The current redistricting discussion has roiled people citywide about the packing of Black Jacksonville residents into four districts North and West of the river. One vivid example of how the dynamic plays out: The serpentine District 9, which parallels District 14, absorbs Black voters and allows moneyed White Republicans to play and win in a “purple” Riverside/Avondale/Ortega district.
This cartography protects certain political players. (The Gaffneys in District 7 seem to have a generational hold on their seat, with Reggie Gaffney Sr. focusing intently in redistricting on ensuring White voters were cut out of the new map ahead of Reggie Gaffney Jr.’s 2023 run for the seat his father holds.

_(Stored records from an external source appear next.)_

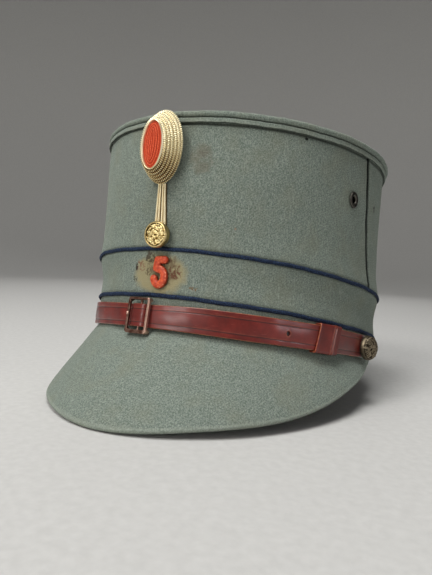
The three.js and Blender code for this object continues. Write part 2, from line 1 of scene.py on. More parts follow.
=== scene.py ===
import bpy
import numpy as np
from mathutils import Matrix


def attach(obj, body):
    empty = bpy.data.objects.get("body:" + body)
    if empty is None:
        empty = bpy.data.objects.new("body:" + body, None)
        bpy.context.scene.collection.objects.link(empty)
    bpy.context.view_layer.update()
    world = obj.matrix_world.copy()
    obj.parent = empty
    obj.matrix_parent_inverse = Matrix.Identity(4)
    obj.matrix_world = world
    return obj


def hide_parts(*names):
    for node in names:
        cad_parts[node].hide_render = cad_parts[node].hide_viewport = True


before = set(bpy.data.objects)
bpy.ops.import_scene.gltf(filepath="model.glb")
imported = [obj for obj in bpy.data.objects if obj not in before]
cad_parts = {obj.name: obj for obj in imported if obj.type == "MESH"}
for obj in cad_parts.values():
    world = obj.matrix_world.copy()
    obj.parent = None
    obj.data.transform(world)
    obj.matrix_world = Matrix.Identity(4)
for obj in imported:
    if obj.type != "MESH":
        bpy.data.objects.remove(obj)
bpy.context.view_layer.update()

# Looks of a stiff military kepi: mixed grey-green wool over a stiff wall, navy cord pipings, a
# creased leather chin strap with a bronze buckle, gilt cord trim and brass buttons.
#
# Shapes are drawn with the cap upright, in millimetres: +Z up the head, -Y the front, +X the
# wearer's left, z = 0 near the strap's middle. Angles are in degrees round the head: 0 at the
# front, 90 at the wearer's left. stand_up() then tips each point back as the cap stands on a
# table, and turns it to metres.

# ---- Dimensions, the same as the solid part's ---------------------------------------------------

STAND_TILT = 0.19890193  # radians, tipped back onto the lip of the peak
STAND_AT = (-1.4565, 17.1975, 26.1350)

# level, half length, half width, shift back, aside to the left, rise to the back, bow at the sides
WALL = np.array([
    (-6, 102.5, 87.2, 0.0, 1.6, 0.0, 0.0),
    (11.8, 104.0, 89.8, -2.2, 1.3, -0.01, 0.1),
    (24, 104.2, 90.0, -3.4, 0.8, -0.004, 0.1),
    (37.6, 105.0, 91.4, -4.6, 0.2, 0.005, 0.0),
    (52, 104.2, 89.6, -7.3, 0.0, 0.022, 0.2),
    (79, 104.2, 88.6, -11.5, 0.0, 0.055, 0.8),
    (112, 104.4, 88.6, -15.0, 0.1, 0.1, 1.6),
    (121, 104.4, 88.7, -15.0, 0.7, 0.106, 1.7),
])
HEM, LOWER_PIPING, BAND_SEAM, CROWN_FOOT, CROWN_TOP = -6.0, 11.8, 37.6, 37.9, 116.9
BAND_THICK, CROWN_THICK = 3.0, 2.6
FOLD_LOW, FOLD_HIGH = 113.9, 116.7
MM_PER_DEGREE = 1.62  # along the wall, near the side seam

# angle, reach from the hem, drop below z = 0, of the peak's lip
PEAK_LIP = np.array([
    (-88, 2.7, 4.7), (-70, 10.6, 17.9), (-45, 21.4, 39.4), (-22, 32.4, 48.7), (0, 39.4, 53.2),
    (22, 32.4, 46.6), (45, 21.4, 36.2), (70, 10.6, 17.4), (88, 2.7, 4.7),
])
PEAK_THICK, PEAK_LENGTH, PEAK_BOW, PEAK_END = 2.6, 65.0, 0.8, 88.0

# angle, level of the strap's foot, level of its top edge, how far its foot stands out further
STRAP_EDGES = np.array([
    (-95, -1.4, 10.4, 1.9), (-65, -3.3, 9.8, 2.2), (-30, -4.5, 8.1, 2.3), (-4, -4.5, 7.4, 2.5),
    (14, -4.5, 8.5, 2.4), (32, -4.5, 8.9, 2.3), (65, -3.3, 10.0, 2.2), (95, -1.4, 10.4, 1.9),
])
STRAP_WIDTH, STRAP_THICK, STRAP_OUT, STRAP_LAYER = 12.4, 1.3, 0.4, 1.6
BUCKLE_ANGLE, KEEPER_FROM, KEEPER_TO, KEEPER_LIFT = -5.15, 52.6, 61.2, 1.3
HOLE_ANGLE, HOLE_HEIGHT, HOLE_MM_PER_DEGREE, HOLE_SQUEEZE = 43.0, 6.1, 1.72, 0.92
KEEPER_MM_PER_DEGREE, KEEPER_INSIDE = 1.66, 13.0  # along the strap, and clear height inside
STRAP_BUTTON_ANGLE = 79.5
EYELET_ANGLE, EYELET_LEVEL, EYELET_SQUEEZE = 69.2, 85.8, 0.87
SIDES = ((1, "left"), (-1, "right"))  # of the wearer

LOOP_FACE = 2.0  # how far the loop's front stands out from the crown
LOOP_FOOT, LOOP_TOP, LOOP_HALF_LOW, LOOP_HALF_HIGH = 49.0, 76.5, 3.8, 2.35
# out from the loop, half height, half width of the cockade's oval
COCKADE_RINGS = np.array([
    (0.0, 17.8, 10.8), (0.8, 18.4, 11.4), (2.6, 17.9, 11.1),
    (5.6, 16.2, 9.7), (9.0, 14.1, 8.1), (12.0, 12.3, 6.6),
])

NEARLY_SAME = 0.45  # of the finest step

# ---- Curves -------------------------------------------------------------------------------------


def through_rows(table, x):
    """The other columns of a table at x: a cubic between each two rows that meets both, with each
    row's slope taken from its two neighbours. Beyond the table it holds the end row."""
    keys, rows = table[:, 0], table[:, 1:]
    last = len(keys) - 1
    before = np.maximum(np.arange(last + 1) - 1, 0)
    after = np.minimum(np.arange(last + 1) + 1, last)
    slope = (rows[after] - rows[before]) / (keys[after] - keys[before])[:, None]
    i = np.clip(np.searchsorted(keys, x, side="right") - 1, 0, last - 1)
    span = (keys[i + 1] - keys[i])[..., None]
    u = np.clip((np.asarray(x)[..., None] - keys[i][..., None]) / span, 0, 1)
    blend = u * u * (3 - 2 * u)
    bend = span * (u * (1 - u) ** 2 * slope[i] - u * u * (1 - u) * slope[i + 1])
    return np.moveaxis(rows[i] * (1 - blend) + rows[i + 1] * blend + bend, -1, 0)


def wall(angle, level, out=0.0):
    """The wall's outer face: at each level an oval, x = half width * sin(angle) and
    y = shift - half length * cos(angle), moved aside, its plane rising to the back and bowed up
    at the sides, and pushed along its own level normal by out."""
    angle, level, out = np.broadcast_arrays(
        np.asarray(angle, float), np.asarray(level, float), np.asarray(out, float))
    t = np.radians(angle)
    half_length, half_width, shift, aside, rise, bow = through_rows(WALL, level)
    x, y = half_width * np.sin(t), shift - half_length * np.cos(t)
    nx, ny = np.sin(t) / half_width, -np.cos(t) / half_length
    size = np.hypot(nx, ny)
    z = level + rise * y + bow * np.sin(t) ** 2
    return np.stack([x + aside + nx / size * out, y + ny / size * out, z], -1)


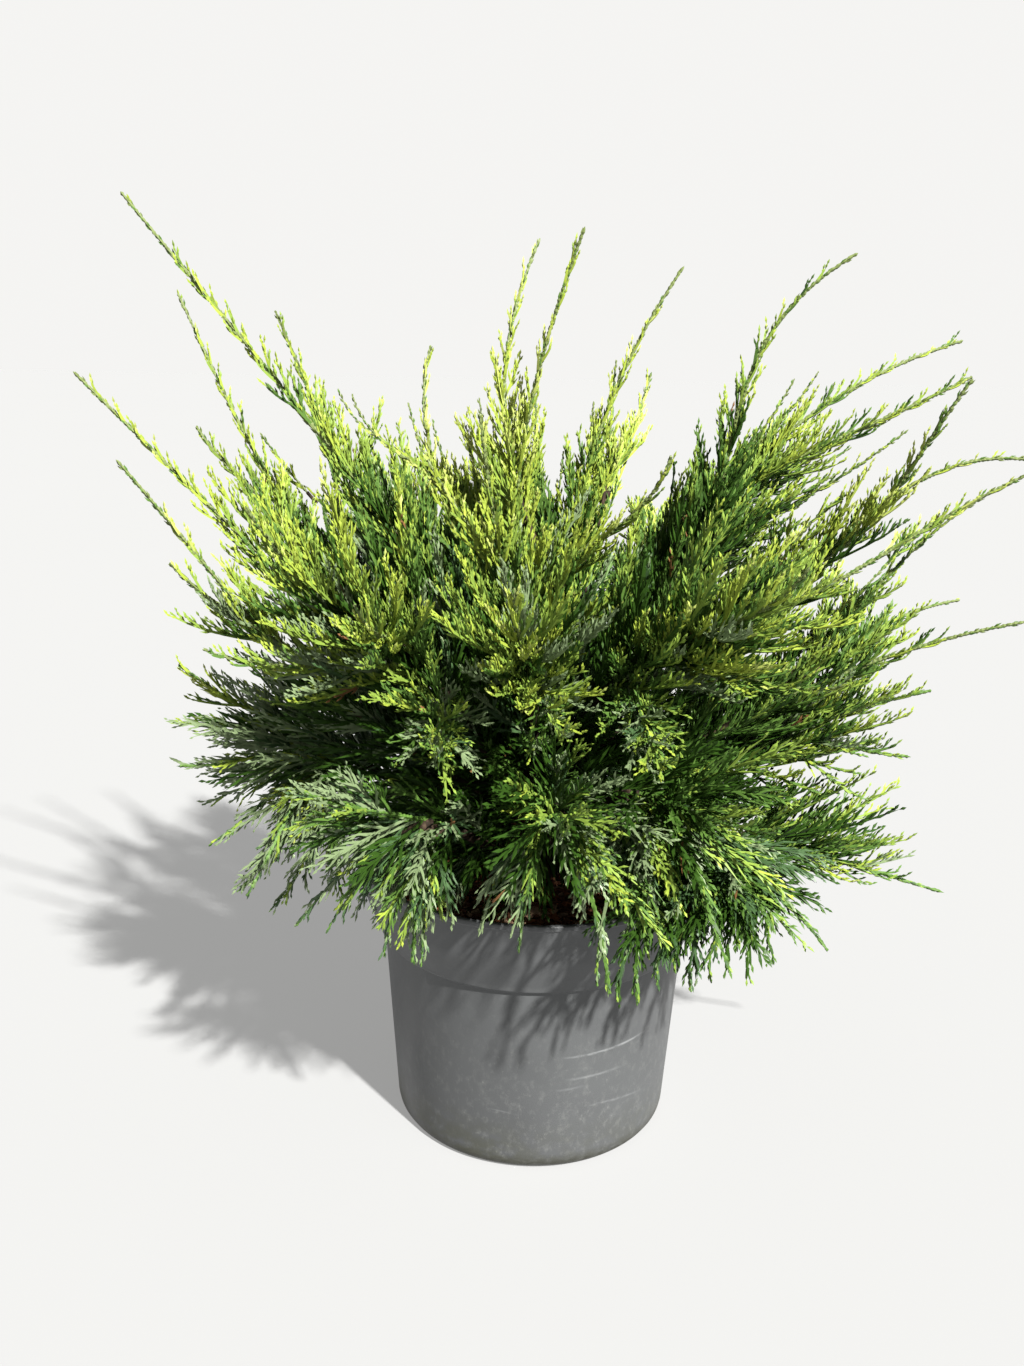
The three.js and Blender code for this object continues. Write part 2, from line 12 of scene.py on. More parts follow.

Johnny Gaffney had held the seat before Reggie Sr., meaning we could see the same family hold effectively the same seat for over two decades if Reggie Jr. gets two terms.)
These maps also allow for a Republican supermajority on the Council, despite Jacksonville’s being D+5.
The result of Jacksonville politicians choosing to maintain the illusion this is a Republican supermajority city via creative map drawing?
Well, it’s been 50+ years, and we’re still talking about the “unfulfilled promises of Consolidation.” And even simple proposals, like Garrett Dennis’ cannabis decriminalization measure that would help to remove the temptation for pretextual police stops of Black men, went up in smoke.
We are headed into another decade with the same crap maps, and the locals will rehash the same arguments long resolved in peer cities across the region and beyond.
Issues of race and equity will be back burnered by another generation of local politicos until they are unavoidable. And as quickly as possible, they will be avoided again.